Экономический фактор здесь, конечно, тоже главное. Края заволжские — лесные, дремучие; черные и красные рамени, начинаясь у самой волжской воды, тянулись потом до Ветлуги, до Сухоны и Северной Двины. Каждый клочок пашни отвоевывался у них с невероятным трудом, вырубками, пожогами и корчевкой, так что поля были только кулижные да на осушенных болотах. А древесина — вот она, у крыльца, за гумном — бери без всякой меры. И с севера по малым рекам к Волге ее сплавлялось видимо-невидимо… Так что хотел местный житель или не хотел, но, как и его предки, он уже при рождении получал и свою вторую профессию: не просто крестьянина, а крестьянина — плотника, столяра, корабела, резчика, смолокура, токаря, ложкаря, бондаря, лапотника, игрушечника, сплавщика, пильщика, саночника, сундучника, гончара, кружевницы, красиля — так в Хохломе называли расписывавших посуду, ложки и ковши.
Без приработков на такой скудной земле ведь не прожить.
Очень важно и то, что в течение долгих веков эти места служили одним из главных пристанищ для всякого беглого люда. Глухие бескрайние леса за Городцом прятали надежно, к некоторым скитам-поселениям незнающий человек вообще не мог подобраться, так как они располагались на островках среди огромных болот-зыбунов, которые здесь называли чарусами. Шли через эти чарусы одна-две потаенные тропы, а ступит человек шаг в сторону и просядет, порвется под ногами высокий, дурманно пахучий травостой, и окажется он в студенистой липкой хлюпающей трясине, которая начнет его всасывать так, что уже нет никаких сил вырваться. В считанные минуты проглотит, будто и не было никогда никого на этом месте, одни большие белые шапки таволги качаются да пчелы над ними гудят… Власти к таким урочищам боялись сунуться. Не было тут и господ-помещиков, не было и крепостных. И как ни тяжело приходилось первым поселенцам, корчующим леса, они обретали здесь хотя бы относительную волю, свободу. И лихие людишки ее обретали, сбивались в ватаги и гуляли на легких стружках по матушке-Волге, пощипывали купеческие барки. И те, кто ушел от барского гнета, от лютых гонений, от кабалы, от полной нищеты, а то и от пыток и верной смерти. Существовала даже поговорка: «Нечем платить долгу — пошел на Волгу!» Или на Дон, в казаки. Но туда больше подавались деревенские да кто помоложе и побойчей. А за Городец — в основном горожане, посадские, мастеровые всех статей и званий.

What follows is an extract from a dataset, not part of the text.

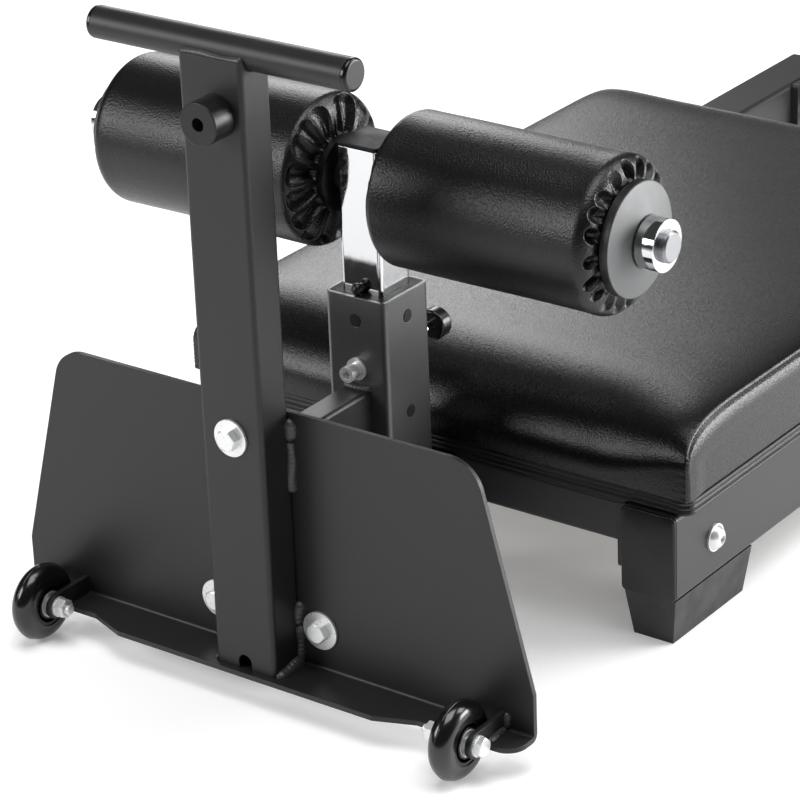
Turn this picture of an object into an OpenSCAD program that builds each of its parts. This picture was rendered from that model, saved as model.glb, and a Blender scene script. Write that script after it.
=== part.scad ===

Нельзя не упомянуть и Волгу — эту главную улицу России которая не только открывала городчанам доступ в далекие края, но и сделала их соседями знаменитых Макарьевской, а потом Нижегородской ярмарок.
Макарьевский Желтоводский монастырь расположен недалеко от Васильсурска, и великий Московский князь Василий Иванович еще в 1524 году приказал основать возле него ярмарку, которая должна была затмить самую большую до той поры на Волге — Казанскую. И она затмила, потому что русские купцы везли свои товары только на нее. И из Западной Европы сюда свозились товары, а снизу через Каспийское море из Персии, из Китая, из Средней Азии, с Кавказа. В течение трех веков Макарьевская ярмарка была самым огромным — главным базаром России, и иностранец Леман, например, писал в 1805 году, что «Франкфуртская и Лейпцигская едва заслуживают названия ничего не значащих сборищ по сравнению с тою, которая бывает в сем скудном местечке». А в 1849 году она была перенесена из Макарьева в Нижний Новгород и стала еще больше.
На этих-то ярмарках городчане в основном и реализовывали свою продукцию. Стимул великолепный!
И наконец, еще об одном.
Со второй половины семнадцатого века, когда начались массовые гонения на последователей неистового протопопа Аввакума, Городец и его округа стали, по существу, негласной «столицей» старообрядчества.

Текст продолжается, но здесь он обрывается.